Six People Die in Manx2 Airplane Crash in Ireland

Six people were killed, including a relative of Ireland President Mary McAleese, when a small commuter aircraft crashed at Cork airport in southern Ireland today as it attempted to land, police said.

There were 10 passengers and two pilots on board the Manx2 airline flight, the company said in a statement on its website. The flight, from Belfast to Cork, crashed shortly before 10 a.m. on approach after two failed attempts, the company said.

The plane wasn’t in view of the air-traffic control tower because of poor visibility due to fog when it crashed, Irish Aviation Authority Chief Executive Officer Eamon Brennan said on RTE Television.

The plane, a Fairchild Metroliner, crashed at 9:50 a.m. police said in a statement. The daily flight, number BPS 7100, left Belfast at 8:12 a.m.

A casualty information bureau has been set up at the airport. One of the pilots in the crash may have been a Spanish national, according to a police spokesman at a press conference in Cork, broadcast by RTE today.

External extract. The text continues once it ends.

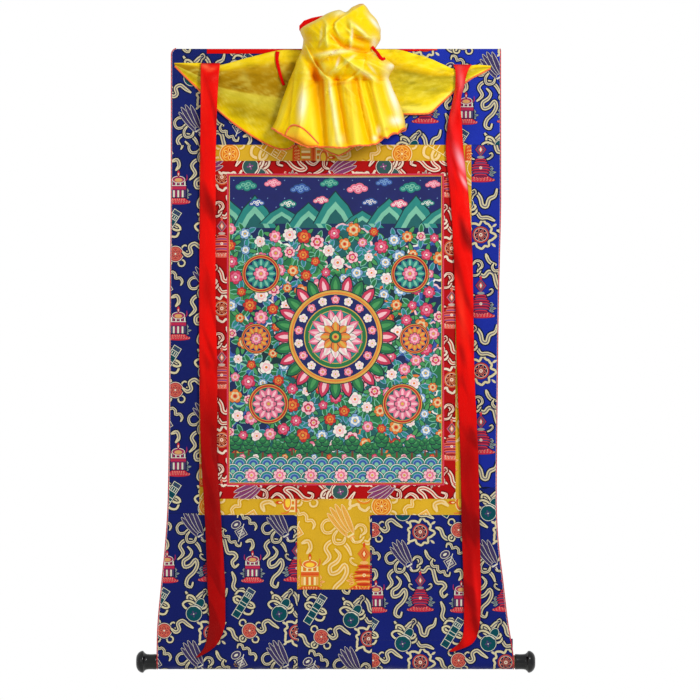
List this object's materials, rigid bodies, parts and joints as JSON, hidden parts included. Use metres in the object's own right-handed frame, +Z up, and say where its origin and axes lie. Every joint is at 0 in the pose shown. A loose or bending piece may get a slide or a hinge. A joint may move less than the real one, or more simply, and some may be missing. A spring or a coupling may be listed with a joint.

All six of the passengers killed in the crash were males, Irish police said in an e-mailed statement this evening. One of the dead was Brendan McAleese, a cousin of the Irish president’s husband, Martin.

“I am especially conscious of the pain being experienced tonight by all of the bereaved, as one of the deceased was Brendan McAleese, my husband, Martin’s, cousin,” the president said in a statement.

Three of the deceased lived in Northern Ireland, two elsewhere in the U.K. and one was from Spain, the police statement said.

Four of those injured in the crash were in “serious condition,” John Paul O’Shea, a spokesman for Cork University Hospital said by phone. The other two injured passengers were in a “comfortable” condition, he said.

Manx2, which was founded on the Isle of Man, said today that it hired the aircraft from Flightline BCN in Spain. Manx2 employs 60 staff and has a fleet of seven aircraft providing up to 30 flights a day to the Isle of Man, according to a company press release in October. Manx2 carries 100,000 passengers a year to the Isle of Man, in the Irish Sea, halfway between Britain and Ireland, the company said.

McAleese and Prime Minister Brian Cowen expressed their “shock and sadness” at news of the crash in separate statements. Transport Minister Pat Carey told RTE he expected to have a report into the causes of the crash in a few weeks.

Manx2 operates flights from Isle of Man to Belfast, Blackpool, Gloucester, Leeds and Newcastle, as well as from Belfast to Cork and Galway in Ireland. The company said Sept. 13 it was starting a twice-daily flight from Belfast to Cork, and was making George Best Belfast City Airport its first permanent base outside of the Isle of Man.